**Exercise instructions**: Return only the number of lines in the entries below that hold the word "down".

Records that describe objects
<<<<
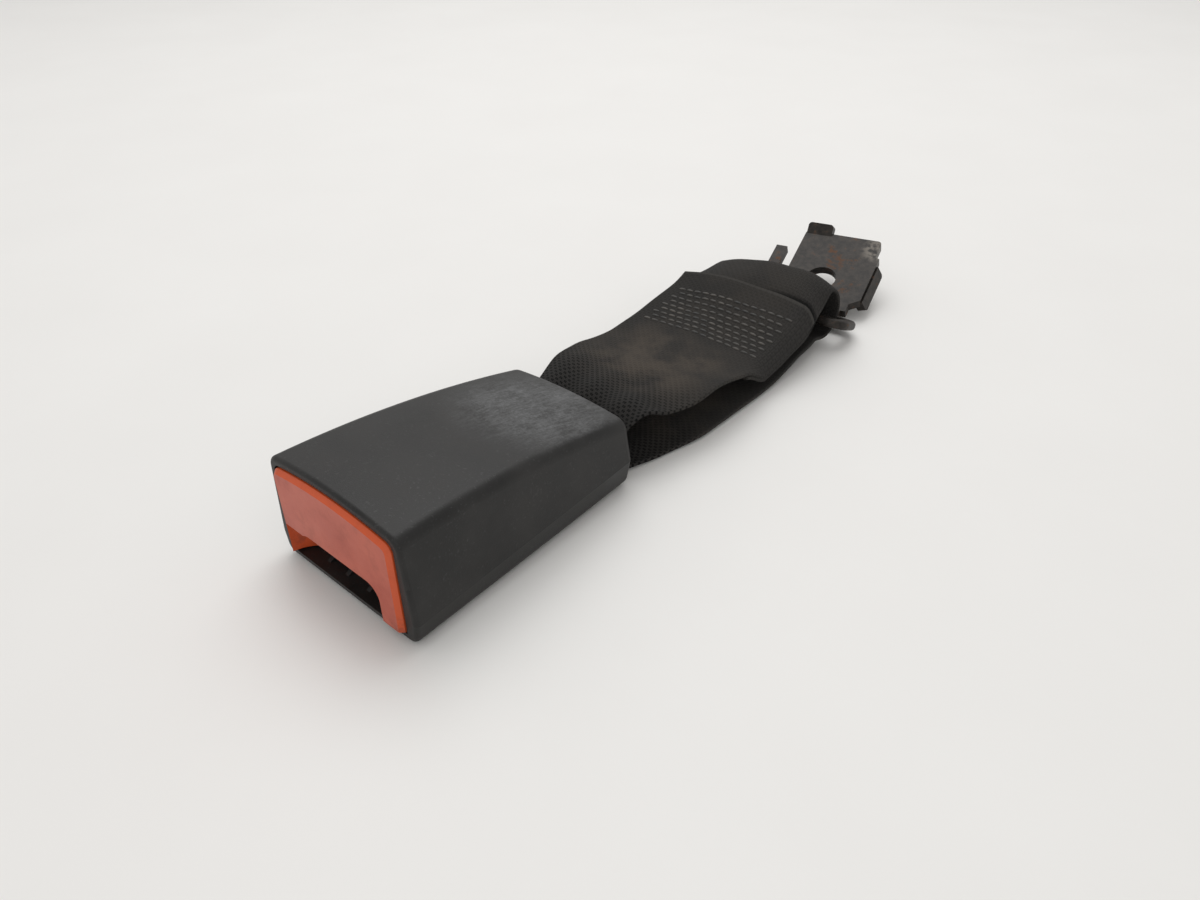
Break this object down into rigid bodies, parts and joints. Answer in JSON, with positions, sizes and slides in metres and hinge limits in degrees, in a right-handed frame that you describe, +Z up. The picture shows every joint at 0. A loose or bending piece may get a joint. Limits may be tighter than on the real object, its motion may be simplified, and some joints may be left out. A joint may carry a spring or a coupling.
{
  "type": "seat belt buckle",
  "caption": "Rear seat belt buckle: moulded latch head with a press button and tongue slot on a short sewn webbing loop with a bent steel floor anchor plate.",
  "frame": {"origin": "middle of the bolt hole in the anchor plate, at half the plate's thickness", "axes": "+Z up with the belt lying on a flat surface, +Y along the belt from the buckle's mouth to the anchor plate, +X to the right seen from the mouth"},
  "size_m": [0.0547, 0.2237, 0.031],
  "materials": {
    "cover_black": "fine moulded grain, scuffed on top",
    "button_red": "moulded orange red",
    "webbing_black": "woven polyester",
    "thread_black": "sewing thread",
    "anchor_steel": "dark phosphate, rubbed and rusted in places",
    "frame_steel": "zinc plated pressing",
    "pin_steel": "ground pin",
    "spring_steel": "drawn wire",
    "inner_plastic": "natural acetal"
  },
  "bodies": {
    "anchor": {"anchor_plate": "anchor_steel"},
    "strap": {"webbing": "webbing_black", "stitching": "thread_black"},
    "housing": {"upper_cover": "cover_black", "lower_cover": "cover_black", "frame": "frame_steel", "latch_pin": "pin_steel", "inertia_pin": "pin_steel", "retaining_rings": "spring_steel", "spring_block": "inner_plastic", "ejector_spring": "spring_steel", "lock_spring": "spring_steel", "button_spring_left": "spring_steel", "button_spring_right": "spring_steel"},
    "button": {"release_button": "button_red"},
    "ejector_slider": {"ejector": "inner_plastic"},
    "latch": {"latch_plate": "frame_steel"},
    "lock": {"lock_bar": "pin_steel"},
    "lever": {"inertia_lever": "frame_steel"}
  },
  "joints": [
    {"name": "strap_swing", "type": "hinge", "parent": "anchor", "child": "strap", "pos_m": [-0.0029, -0.02792, 0.00359], "axis": [1, 0, 0], "range_deg": [-35, 35]},
    {"name": "buckle_swing", "type": "hinge", "parent": "strap", "child": "housing", "pos_m": [-0.0029, -0.1312, -0.0013], "axis": [1, 0, 0], "range_deg": [-10, 10]},
    {"name": "button_slide", "type": "slide", "parent": "housing", "child": "button", "axis": [0, 1, 0], "range_m": [0, 0.005], "stiffness_N_per_m": 1500, "springref_m": -0.004, "deforming": ["button_spring_left", "button_spring_right"]},
    {"name": "ejector_slide", "type": "slide", "parent": "housing", "child": "ejector_slider", "axis": [0, 1, 0], "range_m": [0, 0.01], "stiffness_N_per_m": 800, "springref_m": -0.006, "deforming": ["ejector_spring"]},
    {"name": "latch_hinge", "type": "hinge", "parent": "housing", "child": "latch", "pos_m": [-0.0029, -0.1515, 0.0061], "axis": [1, 0, 0], "range_deg": [0, 16]},
    {"name": "lock_slide", "type": "slide", "parent": "housing", "child": "lock", "axis": [0, 1, 0], "range_m": [-0.0046, 0], "deforming": ["lock_spring"]},
    {"name": "lever_hinge", "type": "hinge", "parent": "housing", "child": "lever", "pos_m": [-0.0029, -0.1466, 0.0066], "axis": [1, 0, 0], "range_deg": [0, 6]}
  ],
  "couplings": [
    {"joint": "latch_hinge", "follows": "ejector_slide", "rad_per_m": 27.925},
    {"joint": "lock_slide", "follows": "ejector_slide", "ratio": -0.46},
    {"joint": "lever_hinge", "follows": "ejector_slide", "rad_per_m": 10.472}
  ]
}
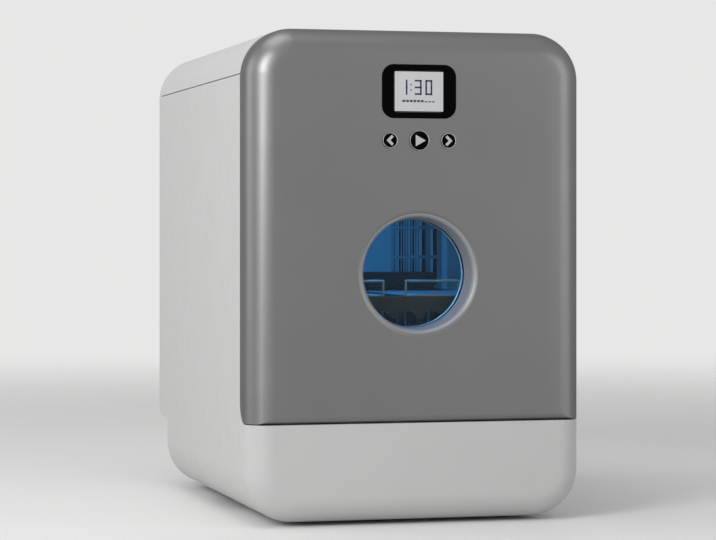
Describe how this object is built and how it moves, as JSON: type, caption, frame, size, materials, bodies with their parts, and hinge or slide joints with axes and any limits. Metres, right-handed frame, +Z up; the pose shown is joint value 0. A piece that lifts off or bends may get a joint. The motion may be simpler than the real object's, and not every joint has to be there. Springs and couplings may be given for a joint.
{
  "type": "countertop dishwasher",
  "caption": "Compact countertop dishwasher with a drop-down metal door, round window, small display, sliding rack, rear water tank with a top filler and internal washing parts.",
  "frame": {"origin": "centre of the footprint on the worktop", "axes": "+Z up, the door faces -Y, +X to the right seen from the front"},
  "size_m": [0.344, 0.4918, 0.49],
  "materials": {
    "white_shell": "satin white",
    "door_metal": "satin silver",
    "white_plastic": "matte",
    "grey_plastic": "matte",
    "dark_plastic": "matte",
    "gloss_black": "gloss",
    "rubber": "matte",
    "steel": "brushed",
    "tub_plastic": "smooth",
    "rack_plastic": "satin",
    "glass": "clear",
    "screen": "lit",
    "board": "laminate",
    "light": "lit",
    "clear_tank": "translucent",
    "motor": "satin",
    "impeller": "matte",
    "float_orange": "matte"
  },
  "bodies": {
    "cabinet": {"outer_shell": "white_shell", "top_cover": "white_shell", "rear_cover": "white_shell", "rear_screws": "steel", "feet": "rubber", "base_tray": "steel", "front_frame": "white_plastic", "hinge_arms": "steel", "hinge_pins": "steel", "keeper_plates": "steel", "tub": "tub_plastic", "door_gasket": "rubber", "rack_rails": "steel", "light_bar": "light", "sump": "grey_plastic", "spray_riser": "grey_plastic", "arm_nut": "grey_plastic", "wash_pump": "motor", "drain_pump": "motor", "heater": "steel", "hoses": "rubber", "water_tank": "clear_tank", "filler_neck": "white_plastic", "fan_housing": "dark_plastic", "power_board": "board", "inlet_valve": "white_plastic", "drain_spigot": "dark_plastic", "mains_inlet": "dark_plastic", "float_switch": "dark_plastic"},
    "door": {"door_fascia": "door_metal", "door_liner": "white_plastic", "hinge_blocks": "dark_plastic", "door_magnets": "steel", "window_bezel": "door_metal", "window_glass": "glass", "window_seal": "rubber", "display_lens": "gloss_black", "lcd_screen": "screen", "display_board": "board", "dispenser_tray": "white_plastic"},
    "rack": {"rack_basket": "rack_plastic", "rack_rim": "rack_plastic", "plate_tines": "rack_plastic", "cutlery_basket": "rack_plastic"},
    "shelf_left": {"cup_shelf_left": "rack_plastic"},
    "shelf_right": {"cup_shelf_right": "rack_plastic"},
    "front_rollers": {"front_rollers": "white_plastic"},
    "rear_rollers": {"rear_rollers": "white_plastic"},
    "spray_arm": {"spray_arm": "grey_plastic"},
    "wash_impeller": {"wash_impeller": "impeller"},
    "drain_impeller": {"drain_impeller": "impeller"},
    "fan_rotor": {"fan_rotor": "dark_plastic"},
    "filler_lid": {"filler_lid": "white_shell", "lid_seal": "rubber"},
    "float": {"float": "float_orange"},
    "dispenser_lid": {"dispenser_lid": "grey_plastic"},
    "filter": {"filter_basket": "grey_plastic"},
    "button_back": {"button_back": "gloss_black"},
    "button_play": {"button_play": "gloss_black"},
    "button_next": {"button_next": "gloss_black"}
  },
  "joints": [
    {"name": "door_hinge", "type": "hinge", "parent": "cabinet", "child": "door", "pos_m": [0, -0.238, 0.109], "axis": [1, 0, 0], "range_deg": [0, 90]},
    {"name": "rack_slide", "type": "slide", "parent": "cabinet", "child": "rack", "axis": [0, -1, 0], "range_m": [0, 0.16]},
    {"name": "front_rollers_spin", "type": "hinge", "parent": "rack", "child": "front_rollers", "pos_m": [0, 0.018, 0.205], "axis": [1, 0, 0], "continuous": true},
    {"name": "rear_rollers_spin", "type": "hinge", "parent": "rack", "child": "rear_rollers", "pos_m": [0, 0.108, 0.205], "axis": [1, 0, 0], "continuous": true},
    {"name": "shelf_left_fold", "type": "hinge", "parent": "rack", "child": "shelf_left", "pos_m": [-0.121, -0.1, 0.2268], "axis": [0, -1, 0], "range_deg": [0, 88]},
    {"name": "shelf_right_fold", "type": "hinge", "parent": "rack", "child": "shelf_right", "pos_m": [0.121, -0.1, 0.2268], "axis": [0, 1, 0], "range_deg": [0, 88]},
    {"name": "spray_arm_spin", "type": "hinge", "parent": "cabinet", "child": "spray_arm", "pos_m": [0, -0.0265, 0.15], "axis": [0, 0, 1], "continuous": true},
    {"name": "wash_impeller_spin", "type": "hinge", "parent": "cabinet", "child": "wash_impeller", "pos_m": [-0.076, 0.0815, 0.06], "axis": [1, 0, 0], "continuous": true},
    {"name": "drain_impeller_spin", "type": "hinge", "parent": "cabinet", "child": "drain_impeller", "pos_m": [0.074, 0.0815, 0.06], "axis": [1, 0, 0], "continuous": true},
    {"name": "fan_spin", "type": "hinge", "parent": "cabinet", "child": "fan_rotor", "pos_m": [0.114, 0.19, 0.261], "axis": [0, 1, 0], "continuous": true},
    {"name": "filler_lid_hinge", "type": "hinge", "parent": "cabinet", "child": "filler_lid", "pos_m": [-0.048, 0.238, 0.487], "axis": [-1, 0, 0], "range_deg": [0, 100]},
    {"name": "float_slide", "type": "slide", "parent": "cabinet", "child": "float", "axis": [0, 0, 1], "range_m": [0, 0.008]},
    {"name": "filter_twist", "type": "hinge", "parent": "cabinet", "child": "filter", "pos_m": [0, 0.0815, 0.12], "axis": [0, 0, 1], "range_deg": [0, 90]},
    {"name": "dispenser_slide", "type": "slide", "parent": "door", "child": "dispenser_lid", "axis": [1, 0, 0], "range_m": [0, 0.044]},
    {"name": "button_back_press", "type": "slide", "parent": "door", "child": "button_back", "axis": [0, 1, 0], "range_m": [0, 0.001], "stiffness_N_per_m": 300},
    {"name": "button_play_press", "type": "slide", "parent": "door", "child": "button_play", "axis": [0, 1, 0], "range_m": [0, 0.001], "stiffness_N_per_m": 300},
    {"name": "button_next_press", "type": "slide", "parent": "door", "child": "button_next", "axis": [0, 1, 0], "range_m": [0, 0.001], "stiffness_N_per_m": 300}
  ],
  "couplings": [
    {"joint": "rack_slide", "follows": "door_hinge", "m_per_rad": 0.1018},
    {"joint": "front_rollers_spin", "follows": "door_hinge", "ratio": 14.542},
    {"joint": "rear_rollers_spin", "follows": "door_hinge", "ratio": 14.542}
  ]
}
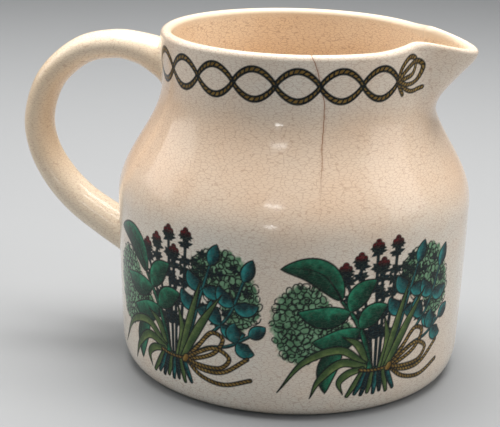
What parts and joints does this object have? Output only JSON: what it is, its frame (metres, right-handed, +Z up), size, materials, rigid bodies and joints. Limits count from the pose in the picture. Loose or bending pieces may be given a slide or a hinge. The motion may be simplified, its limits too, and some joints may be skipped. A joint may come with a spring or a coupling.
{
  "type": "ceramic pitcher",
  "caption": "Round-bellied glazed earthenware pitcher with a pinched spout, a loop handle, a rope print round the neck and herb prints round the belly.",
  "frame": {"origin": "centre of the foot ring, on the surface the pitcher stands on", "axes": "+X towards the spout, -X towards the handle, +Z up"},
  "size_m": [0.2105, 0.1584, 0.154],
  "materials": {
    "earthenware": "unglazed, fine and slightly rough",
    "outer_glaze": "glossy cream glaze with fine brown crazing, stained peach round the shoulder",
    "inner_glaze": "glossy glaze, stained tan, with fine crazing",
    "handle_glaze": "glossy cream glaze stained peach",
    "handle_slip": "glossy, glazed over",
    "rope_print": "glossy fired print in tan with black outlines",
    "herb_print": "glossy fired print in greens, teal, crimson and black"
  },
  "bodies": {
    "root": {"clay_body": "earthenware", "outer_glaze": "outer_glaze", "inner_glaze": "inner_glaze", "base_glaze": "outer_glaze", "handle": "earthenware", "handle_glaze": "handle_glaze", "upper_handle_joint": "handle_slip", "lower_handle_joint": "handle_slip", "rope_transfer_front": "rope_print", "rope_transfer_back": "rope_print", "herb_transfer_1": "herb_print", "herb_transfer_2": "herb_print", "herb_transfer_3": "herb_print", "herb_transfer_4": "herb_print"}
  },
  "joints": []
}
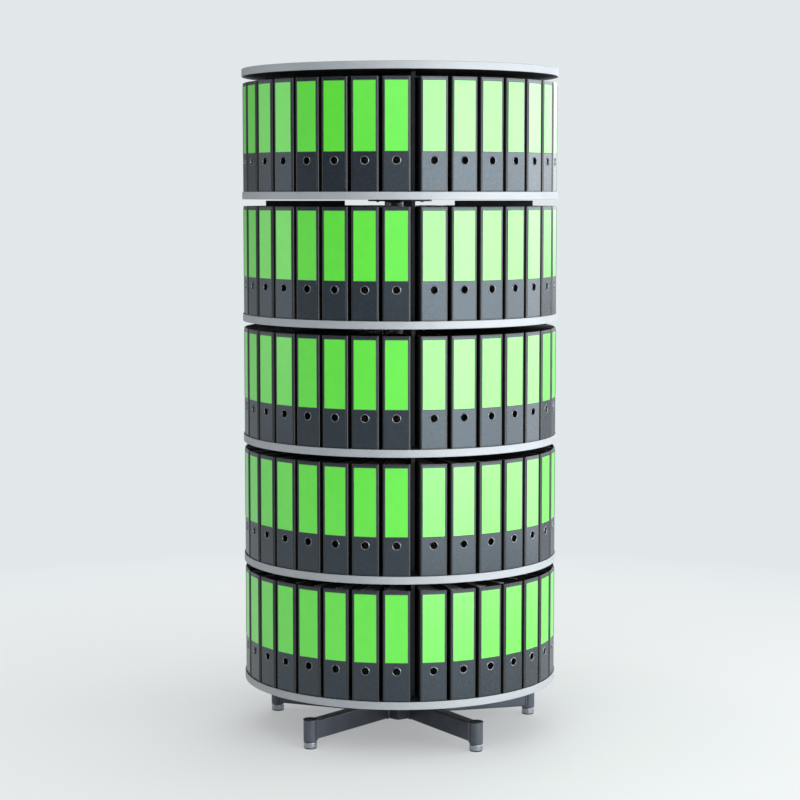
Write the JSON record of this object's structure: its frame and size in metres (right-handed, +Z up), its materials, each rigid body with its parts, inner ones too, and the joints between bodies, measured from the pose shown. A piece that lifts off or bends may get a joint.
>>>>
**Full response**: 2